> [WHAT YOU SHOULD DO] Quote exactly the lines spanning from the top of the data below to the line that contains "floor_rise = 9; // [8:0.1:10]", including both.

> [RECORDS TO USE]
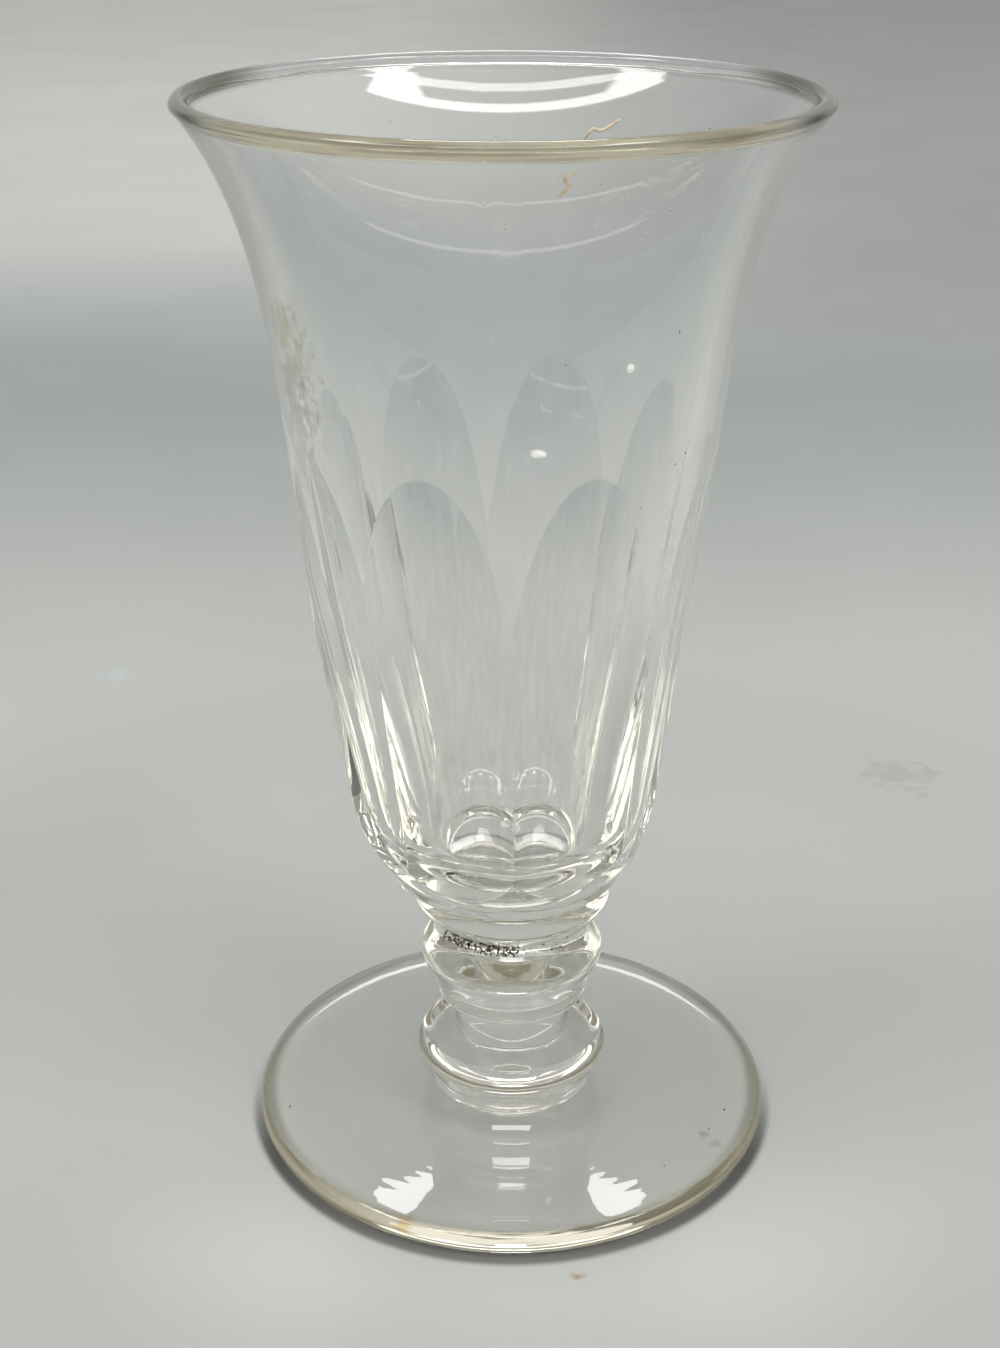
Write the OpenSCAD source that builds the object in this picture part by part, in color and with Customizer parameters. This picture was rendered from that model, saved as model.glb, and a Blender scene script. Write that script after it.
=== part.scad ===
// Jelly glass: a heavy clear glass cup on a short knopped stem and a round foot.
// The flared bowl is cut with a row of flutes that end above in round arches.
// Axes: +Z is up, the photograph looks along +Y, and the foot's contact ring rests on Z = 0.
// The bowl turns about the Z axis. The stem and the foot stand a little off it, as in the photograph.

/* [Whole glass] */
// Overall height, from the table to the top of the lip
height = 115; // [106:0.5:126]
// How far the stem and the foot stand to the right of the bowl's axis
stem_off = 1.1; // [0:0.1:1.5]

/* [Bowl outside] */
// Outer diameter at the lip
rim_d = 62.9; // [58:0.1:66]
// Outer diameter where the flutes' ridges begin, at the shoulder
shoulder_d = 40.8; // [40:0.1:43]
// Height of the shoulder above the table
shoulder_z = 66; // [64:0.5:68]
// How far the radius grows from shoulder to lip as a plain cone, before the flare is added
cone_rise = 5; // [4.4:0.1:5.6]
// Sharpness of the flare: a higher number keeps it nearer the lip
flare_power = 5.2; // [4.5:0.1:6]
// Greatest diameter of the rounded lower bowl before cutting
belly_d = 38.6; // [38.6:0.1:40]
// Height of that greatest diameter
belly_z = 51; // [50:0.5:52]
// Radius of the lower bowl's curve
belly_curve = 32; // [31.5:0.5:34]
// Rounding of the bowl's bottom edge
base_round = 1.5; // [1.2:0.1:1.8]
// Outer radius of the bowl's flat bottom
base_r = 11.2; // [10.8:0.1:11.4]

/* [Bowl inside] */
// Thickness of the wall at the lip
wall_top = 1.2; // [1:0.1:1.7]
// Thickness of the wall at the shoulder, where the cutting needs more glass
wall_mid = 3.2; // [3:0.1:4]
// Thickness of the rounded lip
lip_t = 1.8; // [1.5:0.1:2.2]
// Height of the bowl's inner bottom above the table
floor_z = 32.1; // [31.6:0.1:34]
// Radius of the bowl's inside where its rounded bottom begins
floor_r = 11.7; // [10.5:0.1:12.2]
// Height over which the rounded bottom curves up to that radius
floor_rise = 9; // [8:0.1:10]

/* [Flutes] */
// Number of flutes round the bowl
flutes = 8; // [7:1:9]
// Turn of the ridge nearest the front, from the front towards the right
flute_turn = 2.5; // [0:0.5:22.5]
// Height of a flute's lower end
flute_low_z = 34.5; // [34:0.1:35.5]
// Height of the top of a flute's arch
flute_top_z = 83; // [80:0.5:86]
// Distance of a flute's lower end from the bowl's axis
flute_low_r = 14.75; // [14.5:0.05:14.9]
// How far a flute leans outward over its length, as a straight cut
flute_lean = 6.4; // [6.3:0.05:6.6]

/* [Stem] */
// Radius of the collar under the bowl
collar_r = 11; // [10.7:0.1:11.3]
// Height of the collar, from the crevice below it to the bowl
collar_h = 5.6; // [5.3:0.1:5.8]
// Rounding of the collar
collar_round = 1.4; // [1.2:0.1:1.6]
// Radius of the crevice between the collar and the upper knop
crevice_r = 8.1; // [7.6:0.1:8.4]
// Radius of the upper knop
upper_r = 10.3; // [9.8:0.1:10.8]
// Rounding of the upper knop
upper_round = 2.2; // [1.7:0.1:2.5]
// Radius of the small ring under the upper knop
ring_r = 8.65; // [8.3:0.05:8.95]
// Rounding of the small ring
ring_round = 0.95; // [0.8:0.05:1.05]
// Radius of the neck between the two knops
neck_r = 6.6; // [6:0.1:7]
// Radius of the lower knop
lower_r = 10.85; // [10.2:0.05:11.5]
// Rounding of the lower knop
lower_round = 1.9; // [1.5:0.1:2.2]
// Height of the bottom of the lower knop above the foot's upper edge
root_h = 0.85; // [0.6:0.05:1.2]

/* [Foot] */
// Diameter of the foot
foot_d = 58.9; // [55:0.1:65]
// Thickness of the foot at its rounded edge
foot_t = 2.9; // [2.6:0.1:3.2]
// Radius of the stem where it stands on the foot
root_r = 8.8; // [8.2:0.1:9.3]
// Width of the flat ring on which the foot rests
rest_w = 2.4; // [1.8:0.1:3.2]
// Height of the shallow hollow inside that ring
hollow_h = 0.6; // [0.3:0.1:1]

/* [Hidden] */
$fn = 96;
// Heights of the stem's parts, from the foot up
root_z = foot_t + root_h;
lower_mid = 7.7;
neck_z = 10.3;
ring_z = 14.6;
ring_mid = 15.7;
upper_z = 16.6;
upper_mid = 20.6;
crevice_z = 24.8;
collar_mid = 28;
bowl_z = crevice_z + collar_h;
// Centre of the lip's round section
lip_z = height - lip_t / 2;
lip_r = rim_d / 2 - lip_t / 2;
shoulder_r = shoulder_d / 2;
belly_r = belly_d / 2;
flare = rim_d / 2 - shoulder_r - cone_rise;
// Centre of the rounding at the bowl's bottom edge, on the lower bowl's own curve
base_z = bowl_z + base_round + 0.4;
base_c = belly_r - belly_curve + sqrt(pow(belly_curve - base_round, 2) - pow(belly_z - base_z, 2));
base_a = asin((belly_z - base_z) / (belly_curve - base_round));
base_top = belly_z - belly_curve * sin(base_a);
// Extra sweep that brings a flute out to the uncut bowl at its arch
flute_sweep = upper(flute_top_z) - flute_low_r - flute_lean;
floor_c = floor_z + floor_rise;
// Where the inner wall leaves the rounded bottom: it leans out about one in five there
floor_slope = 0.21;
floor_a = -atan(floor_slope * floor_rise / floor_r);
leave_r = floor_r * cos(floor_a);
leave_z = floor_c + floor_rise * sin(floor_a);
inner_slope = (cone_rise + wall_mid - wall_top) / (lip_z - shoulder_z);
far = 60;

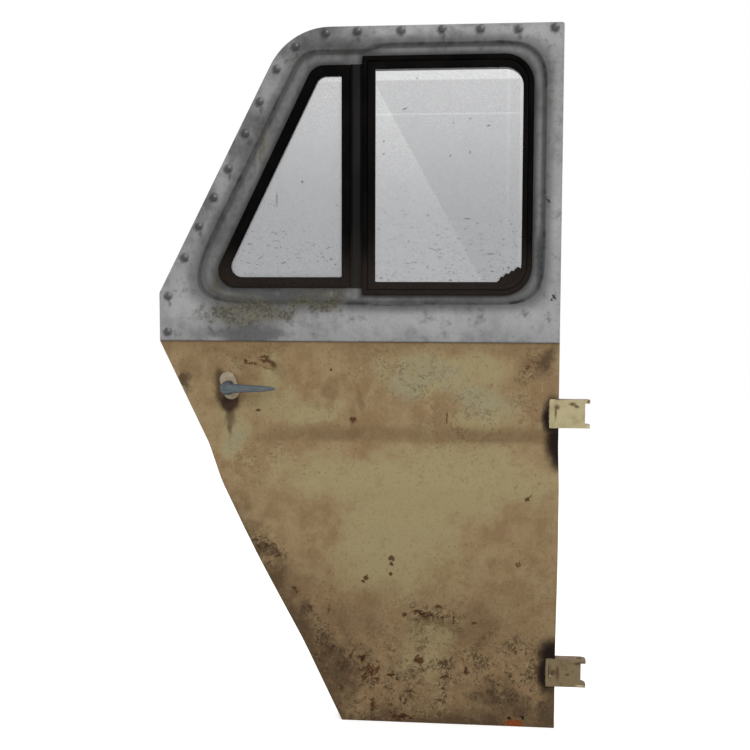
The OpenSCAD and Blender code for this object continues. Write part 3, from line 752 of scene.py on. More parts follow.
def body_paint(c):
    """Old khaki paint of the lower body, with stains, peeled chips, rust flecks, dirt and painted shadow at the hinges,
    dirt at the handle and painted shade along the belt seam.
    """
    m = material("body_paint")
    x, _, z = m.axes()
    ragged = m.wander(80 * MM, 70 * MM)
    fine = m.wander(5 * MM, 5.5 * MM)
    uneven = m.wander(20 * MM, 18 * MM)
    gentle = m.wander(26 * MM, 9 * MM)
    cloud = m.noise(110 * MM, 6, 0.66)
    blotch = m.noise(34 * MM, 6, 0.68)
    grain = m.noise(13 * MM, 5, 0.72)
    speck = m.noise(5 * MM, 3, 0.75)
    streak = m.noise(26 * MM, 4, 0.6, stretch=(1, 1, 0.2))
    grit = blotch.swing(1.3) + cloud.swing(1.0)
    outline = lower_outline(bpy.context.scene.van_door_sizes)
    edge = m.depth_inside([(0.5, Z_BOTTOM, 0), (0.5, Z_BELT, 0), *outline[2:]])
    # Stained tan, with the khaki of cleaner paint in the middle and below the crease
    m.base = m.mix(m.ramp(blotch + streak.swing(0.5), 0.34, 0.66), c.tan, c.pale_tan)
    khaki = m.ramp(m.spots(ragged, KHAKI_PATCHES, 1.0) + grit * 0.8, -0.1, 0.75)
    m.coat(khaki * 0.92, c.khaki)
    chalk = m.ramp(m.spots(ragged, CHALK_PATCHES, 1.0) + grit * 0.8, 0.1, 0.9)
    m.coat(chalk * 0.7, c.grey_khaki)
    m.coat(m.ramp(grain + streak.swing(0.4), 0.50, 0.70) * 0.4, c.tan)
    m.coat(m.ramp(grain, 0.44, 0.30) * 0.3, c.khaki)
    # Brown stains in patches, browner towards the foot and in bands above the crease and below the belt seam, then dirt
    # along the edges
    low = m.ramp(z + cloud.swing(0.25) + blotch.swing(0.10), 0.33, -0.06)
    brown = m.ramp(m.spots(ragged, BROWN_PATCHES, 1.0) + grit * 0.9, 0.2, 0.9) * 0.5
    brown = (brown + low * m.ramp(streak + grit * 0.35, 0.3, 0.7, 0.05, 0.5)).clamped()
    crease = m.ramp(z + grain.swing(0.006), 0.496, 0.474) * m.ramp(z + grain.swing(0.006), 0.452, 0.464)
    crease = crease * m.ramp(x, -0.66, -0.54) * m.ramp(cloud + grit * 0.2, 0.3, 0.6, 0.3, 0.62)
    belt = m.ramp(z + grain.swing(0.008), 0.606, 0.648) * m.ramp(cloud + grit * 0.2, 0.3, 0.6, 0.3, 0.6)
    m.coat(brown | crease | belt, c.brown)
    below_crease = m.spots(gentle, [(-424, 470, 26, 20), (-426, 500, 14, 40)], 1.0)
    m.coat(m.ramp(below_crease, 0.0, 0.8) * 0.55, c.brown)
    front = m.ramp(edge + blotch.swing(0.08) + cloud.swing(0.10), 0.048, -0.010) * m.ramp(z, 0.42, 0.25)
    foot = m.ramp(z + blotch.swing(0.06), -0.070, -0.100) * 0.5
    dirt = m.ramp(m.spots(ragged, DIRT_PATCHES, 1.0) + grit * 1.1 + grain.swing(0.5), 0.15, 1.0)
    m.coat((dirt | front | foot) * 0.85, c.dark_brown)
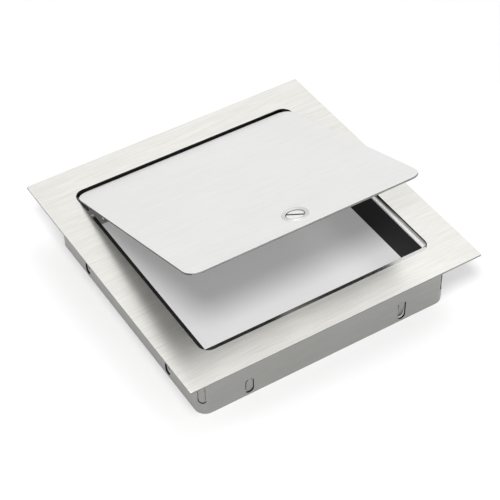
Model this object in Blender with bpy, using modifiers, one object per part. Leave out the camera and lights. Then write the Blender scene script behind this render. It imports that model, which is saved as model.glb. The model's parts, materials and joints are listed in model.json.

> [THE OUTPUT]
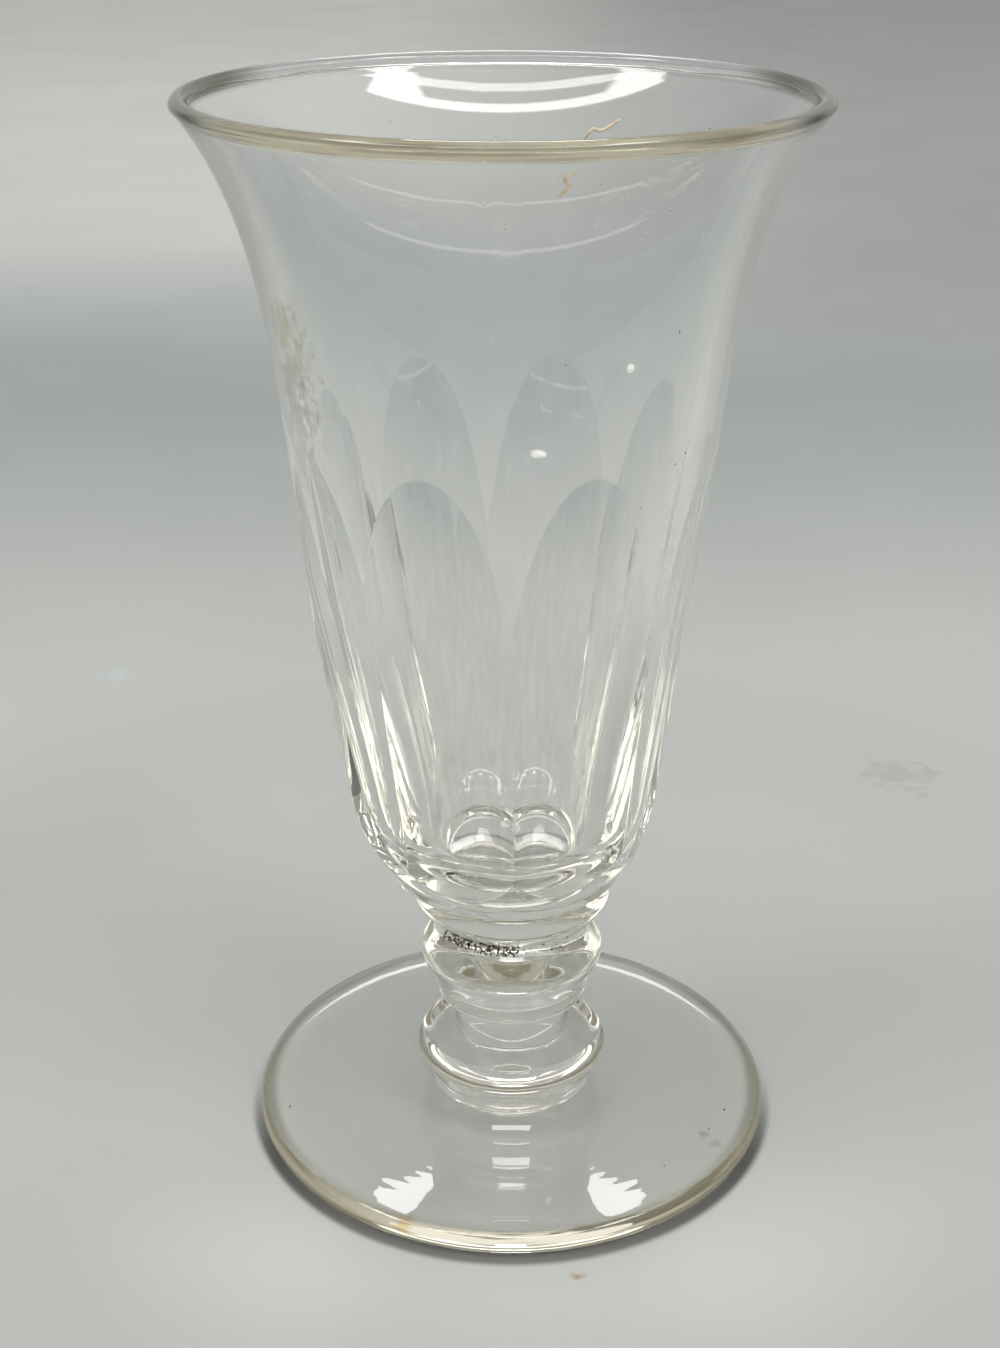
Write the OpenSCAD source that builds the object in this picture part by part, in color and with Customizer parameters. This picture was rendered from that model, saved as model.glb, and a Blender scene script. Write that script after it.
=== part.scad ===
// Jelly glass: a heavy clear glass cup on a short knopped stem and a round foot.
// The flared bowl is cut with a row of flutes that end above in round arches.
// Axes: +Z is up, the photograph looks along +Y, and the foot's contact ring rests on Z = 0.
// The bowl turns about the Z axis. The stem and the foot stand a little off it, as in the photograph.

/* [Whole glass] */
// Overall height, from the table to the top of the lip
height = 115; // [106:0.5:126]
// How far the stem and the foot stand to the right of the bowl's axis
stem_off = 1.1; // [0:0.1:1.5]

/* [Bowl outside] */
// Outer diameter at the lip
rim_d = 62.9; // [58:0.1:66]
// Outer diameter where the flutes' ridges begin, at the shoulder
shoulder_d = 40.8; // [40:0.1:43]
// Height of the shoulder above the table
shoulder_z = 66; // [64:0.5:68]
// How far the radius grows from shoulder to lip as a plain cone, before the flare is added
cone_rise = 5; // [4.4:0.1:5.6]
// Sharpness of the flare: a higher number keeps it nearer the lip
flare_power = 5.2; // [4.5:0.1:6]
// Greatest diameter of the rounded lower bowl before cutting
belly_d = 38.6; // [38.6:0.1:40]
// Height of that greatest diameter
belly_z = 51; // [50:0.5:52]
// Radius of the lower bowl's curve
belly_curve = 32; // [31.5:0.5:34]
// Rounding of the bowl's bottom edge
base_round = 1.5; // [1.2:0.1:1.8]
// Outer radius of the bowl's flat bottom
base_r = 11.2; // [10.8:0.1:11.4]

/* [Bowl inside] */
// Thickness of the wall at the lip
wall_top = 1.2; // [1:0.1:1.7]
// Thickness of the wall at the shoulder, where the cutting needs more glass
wall_mid = 3.2; // [3:0.1:4]
// Thickness of the rounded lip
lip_t = 1.8; // [1.5:0.1:2.2]
// Height of the bowl's inner bottom above the table
floor_z = 32.1; // [31.6:0.1:34]
// Radius of the bowl's inside where its rounded bottom begins
floor_r = 11.7; // [10.5:0.1:12.2]
// Height over which the rounded bottom curves up to that radius
floor_rise = 9; // [8:0.1:10]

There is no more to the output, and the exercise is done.